**INFORMATION SUPPLIED:**

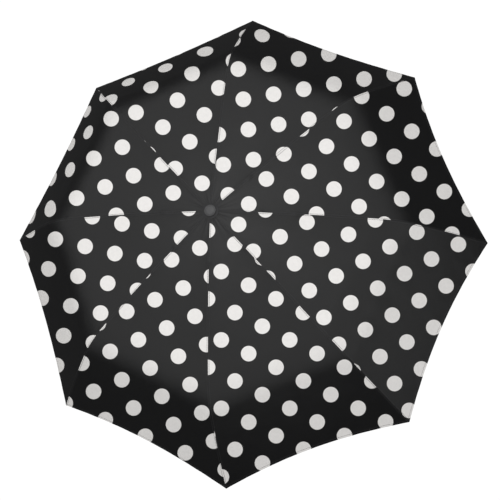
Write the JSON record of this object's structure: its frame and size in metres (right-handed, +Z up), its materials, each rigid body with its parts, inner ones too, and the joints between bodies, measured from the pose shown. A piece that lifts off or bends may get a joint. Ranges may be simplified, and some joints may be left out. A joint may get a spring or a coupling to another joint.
{
  "type": "compact folding umbrella",
  "caption": "Open compact umbrella with a telescopic shaft, folding three-part ribs, forked stretchers and a domed canopy of flat black gores with pale round dots.",
  "frame": {"origin": "centre of the handle's flat foot", "axes": "+Z up the shaft to the top cap, +Y along rib 1, ribs counted clockwise seen from above"},
  "size_m": [0.9592, 0.9592, 0.5534],
  "materials": {
    "black_cloth": "woven black cloth with pale printed dots",
    "soft_black_plastic": "soft-touch black",
    "dark_plastic": "moulded dark grey",
    "bright_steel": "satin steel",
    "dark_steel": "dark nickel steel"
  },
  "bodies": {
    "handle": {"handle_grip": "soft_black_plastic", "handle_end_cap": "dark_plastic", "handle_collar": "bright_steel", "handle_pin": "bright_steel", "lower_tube": "bright_steel"},
    "lower_catch": {"lower_catch": "bright_steel"},
    "mid_shaft": {"mid_tube": "bright_steel", "mid_tube_bush": "dark_plastic"},
    "mid_catch": {"mid_catch": "bright_steel"},
    "upper_shaft": {"upper_tube": "bright_steel", "upper_tube_bush": "dark_plastic", "crown": "dark_plastic", "crown_wire": "bright_steel", "top_cap": "dark_plastic", "gore_1": "black_cloth", "gore_2": "black_cloth", "gore_3": "black_cloth", "gore_4": "black_cloth", "gore_5": "black_cloth", "gore_6": "black_cloth", "gore_7": "black_cloth", "gore_8": "black_cloth"},
    "runner_catch": {"runner_catch": "bright_steel"},
    "runner": {"runner": "dark_plastic", "runner_wire": "bright_steel", "runner_sleeve": "soft_black_plastic"},
    "inner_rib_1": {"inner_rib_1": "dark_steel"},
    "middle_rib_1": {"middle_rib_1": "dark_steel"},
    "outer_rib_1": {"outer_rib_1": "dark_steel"},
    "stretcher_1": {"stretcher_1": "dark_steel"},
    "inner_rib_2": {"inner_rib_2": "dark_steel"},
    "middle_rib_2": {"middle_rib_2": "dark_steel"},
    "outer_rib_2": {"outer_rib_2": "dark_steel"},
    "stretcher_2": {"stretcher_2": "dark_steel"},
    "inner_rib_3": {"inner_rib_3": "dark_steel"},
    "middle_rib_3": {"middle_rib_3": "dark_steel"},
    "outer_rib_3": {"outer_rib_3": "dark_steel"},
    "stretcher_3": {"stretcher_3": "dark_steel"},
    "inner_rib_4": {"inner_rib_4": "dark_steel"},
    "middle_rib_4": {"middle_rib_4": "dark_steel"},
    "outer_rib_4": {"outer_rib_4": "dark_steel"},
    "stretcher_4": {"stretcher_4": "dark_steel"},
    "inner_rib_5": {"inner_rib_5": "dark_steel"},
    "middle_rib_5": {"middle_rib_5": "dark_steel"},
    "outer_rib_5": {"outer_rib_5": "dark_steel"},
    "stretcher_5": {"stretcher_5": "dark_steel"},
    "inner_rib_6": {"inner_rib_6": "dark_steel"},
    "middle_rib_6": {"middle_rib_6": "dark_steel"},
    "outer_rib_6": {"outer_rib_6": "dark_steel", "closing_strap": "black_cloth"},
    "stretcher_6": {"stretcher_6": "dark_steel"},
    "inner_rib_7": {"inner_rib_7": "dark_steel"},
    "middle_rib_7": {"middle_rib_7": "dark_steel"},
    "outer_rib_7": {"outer_rib_7": "dark_steel"},
    "stretcher_7": {"stretcher_7": "dark_steel"},
    "inner_rib_8": {"inner_rib_8": "dark_steel"},
    "middle_rib_8": {"middle_rib_8": "dark_steel"},
    "outer_rib_8": {"outer_rib_8": "dark_steel"},
    "stretcher_8": {"stretcher_8": "dark_steel"}
  },
  "joints": [
    {"name": "mid_tube_slide", "type": "slide", "parent": "handle", "child": "mid_shaft", "axis": [0, 0, 1], "range_m": [-0.123, 0]},
    {"name": "upper_tube_slide", "type": "slide", "parent": "mid_shaft", "child": "upper_shaft", "axis": [0, 0, 1], "range_m": [-0.118, 0]},
    {"name": "runner_slide", "type": "slide", "parent": "upper_shaft", "child": "runner", "axis": [0, 0, 1], "range_m": [-0.105, 0], "deforming": ["gore_1", "gore_2", "gore_3", "gore_4", "gore_5", "gore_6", "gore_7", "gore_8"]},
    {"name": "lower_catch_press", "type": "slide", "parent": "handle", "child": "lower_catch", "axis": [1, 0, 0], "range_m": [0, 0.0011], "stiffness_N_per_m": 200},
    {"name": "mid_catch_press", "type": "slide", "parent": "mid_shaft", "child": "mid_catch", "axis": [1, 0, 0], "range_m": [0, 0.0008], "stiffness_N_per_m": 200},
    {"name": "runner_catch_press", "type": "slide", "parent": "upper_shaft", "child": "runner_catch", "axis": [1, 0, 0], "range_m": [0, 0.0008], "stiffness_N_per_m": 200},
    {"name": "inner_rib_1_hinge", "type": "hinge", "parent": "upper_shaft", "child": "inner_rib_1", "pos_m": [0, 0.008, 0.545], "axis": [1, 0, 0], "range_deg": [-80.9, 0]},
    {"name": "middle_rib_1_hinge", "type": "hinge", "parent": "inner_rib_1", "child": "middle_rib_1", "pos_m": [0, 0.14959, 0.52325], "axis": [1, 0, 0], "range_deg": [0, 184.4]},
    {"name": "outer_rib_1_hinge", "type": "hinge", "parent": "middle_rib_1", "child": "outer_rib_1", "pos_m": [0, 0.29029, 0.4868], "axis": [1, 0, 0], "range_deg": [-145, 0]},
    {"name": "stretcher_1_hinge", "type": "hinge", "parent": "runner", "child": "stretcher_1", "pos_m": [0, 0.011, 0.46], "axis": [1, 0, 0], "range_deg": [0, 49.6]},
    {"name": "inner_rib_2_hinge", "type": "hinge", "parent": "upper_shaft", "child": "inner_rib_2", "pos_m": [0.00566, 0.00566, 0.545], "axis": [0.7071, -0.7071, 0], "range_deg": [-80.9, 0]},
    {"name": "middle_rib_2_hinge", "type": "hinge", "parent": "inner_rib_2", "child": "middle_rib_2", "pos_m": [0.10577, 0.10577, 0.52325], "axis": [0.7071, -0.7071, 0], "range_deg": [0, 184.4]},
    {"name": "outer_rib_2_hinge", "type": "hinge", "parent": "middle_rib_2", "child": "outer_rib_2", "pos_m": [0.20526, 0.20526, 0.4868], "axis": [0.7071, -0.7071, 0], "range_deg": [-145, 0]},
    {"name": "stretcher_2_hinge", "type": "hinge", "parent": "runner", "child": "stretcher_2", "pos_m": [0.00778, 0.00778, 0.46], "axis": [0.7071, -0.7071, 0], "range_deg": [0, 49.6]},
    {"name": "inner_rib_3_hinge", "type": "hinge", "parent": "upper_shaft", "child": "inner_rib_3", "pos_m": [0.008, 0, 0.545], "axis": [0, -1, 0], "range_deg": [-80.9, 0]},
    {"name": "middle_rib_3_hinge", "type": "hinge", "parent": "inner_rib_3", "child": "middle_rib_3", "pos_m": [0.14959, 0, 0.52325], "axis": [0, -1, 0], "range_deg": [0, 184.4]},
    {"name": "outer_rib_3_hinge", "type": "hinge", "parent": "middle_rib_3", "child": "outer_rib_3", "pos_m": [0.29029, 0, 0.4868], "axis": [0, -1, 0], "range_deg": [-145, 0]},
    {"name": "stretcher_3_hinge", "type": "hinge", "parent": "runner", "child": "stretcher_3", "pos_m": [0.011, 0, 0.46], "axis": [0, -1, 0], "range_deg": [0, 49.6]},
    {"name": "inner_rib_4_hinge", "type": "hinge", "parent": "upper_shaft", "child": "inner_rib_4", "pos_m": [0.00566, -0.00566, 0.545], "axis": [-0.7071, -0.7071, 0], "range_deg": [-80.9, 0]},
    {"name": "middle_rib_4_hinge", "type": "hinge", "parent": "inner_rib_4", "child": "middle_rib_4", "pos_m": [0.10577, -0.10577, 0.52325], "axis": [-0.7071, -0.7071, 0], "range_deg": [0, 184.4]},
    {"name": "outer_rib_4_hinge", "type": "hinge", "parent": "middle_rib_4", "child": "outer_rib_4", "pos_m": [0.20526, -0.20526, 0.4868], "axis": [-0.7071, -0.7071, 0], "range_deg": [-145, 0]},
    {"name": "stretcher_4_hinge", "type": "hinge", "parent": "runner", "child": "stretcher_4", "pos_m": [0.00778, -0.00778, 0.46], "axis": [-0.7071, -0.7071, 0], "range_deg": [0, 49.6]},
    {"name": "inner_rib_5_hinge", "type": "hinge", "parent": "upper_shaft", "child": "inner_rib_5", "pos_m": [0, -0.008, 0.545], "axis": [-1, 0, 0], "range_deg": [-80.9, 0]},
    {"name": "middle_rib_5_hinge", "type": "hinge", "parent": "inner_rib_5", "child": "middle_rib_5", "pos_m": [0, -0.14959, 0.52325], "axis": [-1, 0, 0], "range_deg": [0, 184.4]},
    {"name": "outer_rib_5_hinge", "type": "hinge", "parent": "middle_rib_5", "child": "outer_rib_5", "pos_m": [0, -0.29029, 0.4868], "axis": [-1, 0, 0], "range_deg": [-145, 0]},
    {"name": "stretcher_5_hinge", "type": "hinge", "parent": "runner", "child": "stretcher_5", "pos_m": [0, -0.011, 0.46], "axis": [-1, 0, 0], "range_deg": [0, 49.6]},
    {"name": "inner_rib_6_hinge", "type": "hinge", "parent": "upper_shaft", "child": "inner_rib_6", "pos_m": [-0.00566, -0.00566, 0.545], "axis": [-0.7071, 0.7071, 0], "range_deg": [-80.9, 0]},
    {"name": "middle_rib_6_hinge", "type": "hinge", "parent": "inner_rib_6", "child": "middle_rib_6", "pos_m": [-0.10577, -0.10577, 0.52325], "axis": [-0.7071, 0.7071, 0], "range_deg": [0, 184.4]},
    {"name": "outer_rib_6_hinge", "type": "hinge", "parent": "middle_rib_6", "child": "outer_rib_6", "pos_m": [-0.20526, -0.20526, 0.4868], "axis": [-0.7071, 0.7071, 0], "range_deg": [-145, 0]},
    {"name": "stretcher_6_hinge", "type": "hinge", "parent": "runner", "child": "stretcher_6", "pos_m": [-0.00778, -0.00778, 0.46], "axis": [-0.7071, 0.7071, 0], "range_deg": [0, 49.6]},
    {"name": "inner_rib_7_hinge", "type": "hinge", "parent": "upper_shaft", "child": "inner_rib_7", "pos_m": [-0.008, 0, 0.545], "axis": [0, 1, 0], "range_deg": [-80.9, 0]},
    {"name": "middle_rib_7_hinge", "type": "hinge", "parent": "inner_rib_7", "child": "middle_rib_7", "pos_m": [-0.14959, 0, 0.52325], "axis": [0, 1, 0], "range_deg": [0, 184.4]},
    {"name": "outer_rib_7_hinge", "type": "hinge", "parent": "middle_rib_7", "child": "outer_rib_7", "pos_m": [-0.29029, 0, 0.4868], "axis": [0, 1, 0], "range_deg": [-145, 0]},
    {"name": "stretcher_7_hinge", "type": "hinge", "parent": "runner", "child": "stretcher_7", "pos_m": [-0.011, 0, 0.46], "axis": [0, 1, 0], "range_deg": [0, 49.6]},
    {"name": "inner_rib_8_hinge", "type": "hinge", "parent": "upper_shaft", "child": "inner_rib_8", "pos_m": [-0.00566, 0.00566, 0.545], "axis": [0.7071, 0.7071, 0], "range_deg": [-80.9, 0]},
    {"name": "middle_rib_8_hinge", "type": "hinge", "parent": "inner_rib_8", "child": "middle_rib_8", "pos_m": [-0.10577, 0.10577, 0.52325], "axis": [0.7071, 0.7071, 0], "range_deg": [0, 184.4]},
    {"name": "outer_rib_8_hinge", "type": "hinge", "parent": "middle_rib_8", "child": "outer_rib_8", "pos_m": [-0.20526, 0.20526, 0.4868], "axis": [0.7071, 0.7071, 0], "range_deg": [-145, 0]},
    {"name": "stretcher_8_hinge", "type": "hinge", "parent": "runner", "child": "stretcher_8", "pos_m": [-0.00778, 0.00778, 0.46], "axis": [0.7071, 0.7071, 0], "range_deg": [0, 49.6]}
  ],
  "couplings": [
    {"joint": "inner_rib_1_hinge", "follows": "runner_slide", "rad_per_m": 13.422},
    {"joint": "middle_rib_1_hinge", "follows": "runner_slide", "rad_per_m": -30.626},
    {"joint": "outer_rib_1_hinge", "follows": "runner_slide", "rad_per_m": 24.078},
    {"joint": "stretcher_1_hinge", "follows": "runner_slide", "rad_per_m": -8.2277},
    {"joint": "inner_rib_2_hinge", "follows": "runner_slide", "rad_per_m": 13.422},
    {"joint": "middle_rib_2_hinge", "follows": "runner_slide", "rad_per_m": -30.626},
    {"joint": "outer_rib_2_hinge", "follows": "runner_slide", "rad_per_m": 24.078},
    {"joint": "stretcher_2_hinge", "follows": "runner_slide", "rad_per_m": -8.2277},
    {"joint": "inner_rib_3_hinge", "follows": "runner_slide", "rad_per_m": 13.422},
    {"joint": "middle_rib_3_hinge", "follows": "runner_slide", "rad_per_m": -30.626},
    {"joint": "outer_rib_3_hinge", "follows": "runner_slide", "rad_per_m": 24.078},
    {"joint": "stretcher_3_hinge", "follows": "runner_slide", "rad_per_m": -8.2277},
    {"joint": "inner_rib_4_hinge", "follows": "runner_slide", "rad_per_m": 13.422},
    {"joint": "middle_rib_4_hinge", "follows": "runner_slide", "rad_per_m": -30.626},
    {"joint": "outer_rib_4_hinge", "follows": "runner_slide", "rad_per_m": 24.078},
    {"joint": "stretcher_4_hinge", "follows": "runner_slide", "rad_per_m": -8.2277},
    {"joint": "inner_rib_5_hinge", "follows": "runner_slide", "rad_per_m": 13.422},
    {"joint": "middle_rib_5_hinge", "follows": "runner_slide", "rad_per_m": -30.626},
    {"joint": "outer_rib_5_hinge", "follows": "runner_slide", "rad_per_m": 24.078},
    {"joint": "stretcher_5_hinge", "follows": "runner_slide", "rad_per_m": -8.2277},
    {"joint": "inner_rib_6_hinge", "follows": "runner_slide", "rad_per_m": 13.422},
    {"joint": "middle_rib_6_hinge", "follows": "runner_slide", "rad_per_m": -30.626},
    {"joint": "outer_rib_6_hinge", "follows": "runner_slide", "rad_per_m": 24.078},
    {"joint": "stretcher_6_hinge", "follows": "runner_slide", "rad_per_m": -8.2277},
    {"joint": "inner_rib_7_hinge", "follows": "runner_slide", "rad_per_m": 13.422},
    {"joint": "middle_rib_7_hinge", "follows": "runner_slide", "rad_per_m": -30.626},
    {"joint": "outer_rib_7_hinge", "follows": "runner_slide", "rad_per_m": 24.078},
    {"joint": "stretcher_7_hinge", "follows": "runner_slide", "rad_per_m": -8.2277},
    {"joint": "inner_rib_8_hinge", "follows": "runner_slide", "rad_per_m": 13.422},
    {"joint": "middle_rib_8_hinge", "follows": "runner_slide", "rad_per_m": -30.626},
    {"joint": "outer_rib_8_hinge", "follows": "runner_slide", "rad_per_m": 24.078},
    {"joint": "stretcher_8_hinge", "follows": "runner_slide", "rad_per_m": -8.2277}
  ]
}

**STATED EXERCISE:** Which lines contain "bodies"? Copy each of them out.

**WRITTEN RESPONSE:**
Write the JSON record of this object's structure: its frame and size in metres (right-handed, +Z up), its materials, each rigid body with its parts, inner ones too, and the joints between bodies, measured from the pose shown. A piece that lifts off or bends may get a joint. Ranges may be simplified, and some joints may be left out. A joint may get a spring or a coupling to another joint.
  "bodies": {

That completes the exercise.